Reproduce verbatim the lines up to and including the one with "quirk_depth = 1.7", starting from the first.

RECORDED DATA:
**********

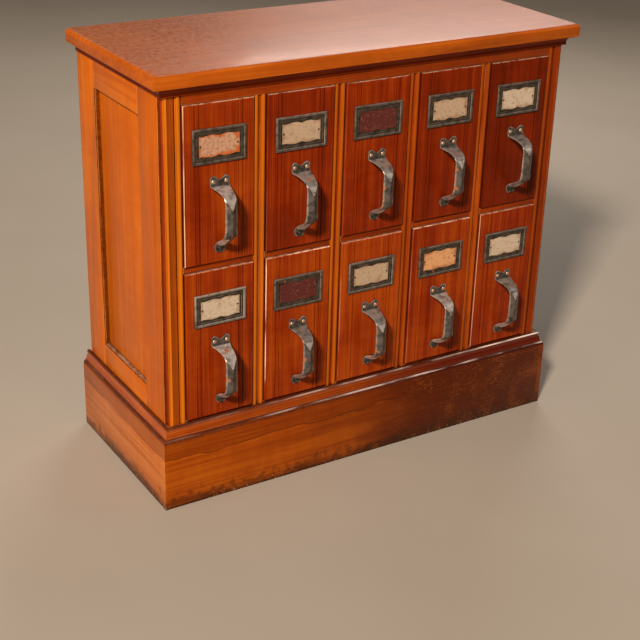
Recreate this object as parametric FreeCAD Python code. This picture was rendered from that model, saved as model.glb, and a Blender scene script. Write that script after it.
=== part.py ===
"""Document cabinet: tall narrow drawers side by side in a panelled case, on a moulded plinth.

X runs along the front from left to right, Y runs from the front to the back and Z is up.
The pieces are laid out with X = 0 in the middle of the case, Y = 0 on the plane of the face
frame and Z = 0 on the floor. save() then moves each one to the final origin, which is the
middle of the footprint on the floor.
"""
import math
import os

import FreeCAD
import Part
from FreeCAD import Vector

# Drawers and their fronts, in millimetres
columns = 5
rows = 2
front_width = 114.0
front_height = 243.5
front_thickness = 18.0
front_proud = 2.0
front_edge_round = 1.2
frame_gap = 1.0
column_gap = 22.0
row_gap = 12.0
front_bead_inset = 18.2
front_bead_width = 6.6
quirk_width = 1.5
quirk_depth = 1.7

# Drawer boxes and what they run on
box_inset = 1.0
box_side = 10.0
box_back = 10.0
box_bottom = 6.0
box_bottom_lift = 5.0
box_top_drop = 21.5
box_back_drop = 12.0
running_gap = 0.3
guide_gap = 0.5
runner_height = 9.0
guide_height = 18.0
stop_thickness = 10.0
stop_width = 40.0
stop_height = 30.0
stop_gap = 0.3

# Case
case_depth = 300.0
stile_width = 32.5
frame_depth = 22.0
rail_setback = 2.0
sill_reveal = 3.0
top_rail_height = 29.0
bottom_board_thickness = 18.0
partition_thickness = 14.0
back_thickness = 8.0
back_setback = 2.0
back_board_count = 5
back_board_gap = 0.4

# Beads of the face frame
corner_inset = 2.5
corner_setback = 11.0
corner_round = 6.5
corner_step = 1.0
stile_quirk_start = 19.5
stile_quirk_width = 2.0
stile_quirk_depth = 3.0
post_quirk_width = 3.4
post_quirk_floor = 2.0
bead_rise = 2.5

# Panelled sides
side_thickness = 20.0
side_front_stile = 67.0
side_back_stile = 63.0
side_bottom_rail = 64.0
side_top_rail = 60.0
panel_recess = 8.0
panel_thickness = 8.0
panel_tongue = 6.0
sticking_chamfer = 2.0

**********

EXERCISE SOLUTION:
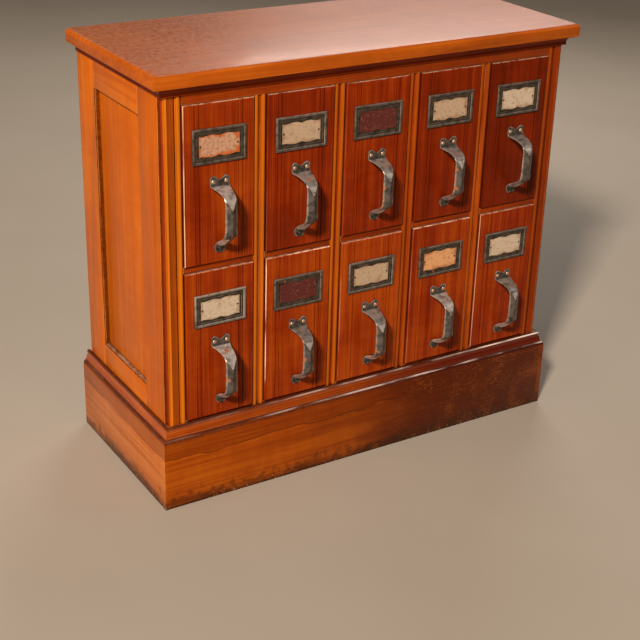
Recreate this object as parametric FreeCAD Python code. This picture was rendered from that model, saved as model.glb, and a Blender scene script. Write that script after it.
=== part.py ===
"""Document cabinet: tall narrow drawers side by side in a panelled case, on a moulded plinth.

X runs along the front from left to right, Y runs from the front to the back and Z is up.
The pieces are laid out with X = 0 in the middle of the case, Y = 0 on the plane of the face
frame and Z = 0 on the floor. save() then moves each one to the final origin, which is the
middle of the footprint on the floor.
"""
import math
import os

import FreeCAD
import Part
from FreeCAD import Vector

# Drawers and their fronts, in millimetres
columns = 5
rows = 2
front_width = 114.0
front_height = 243.5
front_thickness = 18.0
front_proud = 2.0
front_edge_round = 1.2
frame_gap = 1.0
column_gap = 22.0
row_gap = 12.0
front_bead_inset = 18.2
front_bead_width = 6.6
quirk_width = 1.5
quirk_depth = 1.7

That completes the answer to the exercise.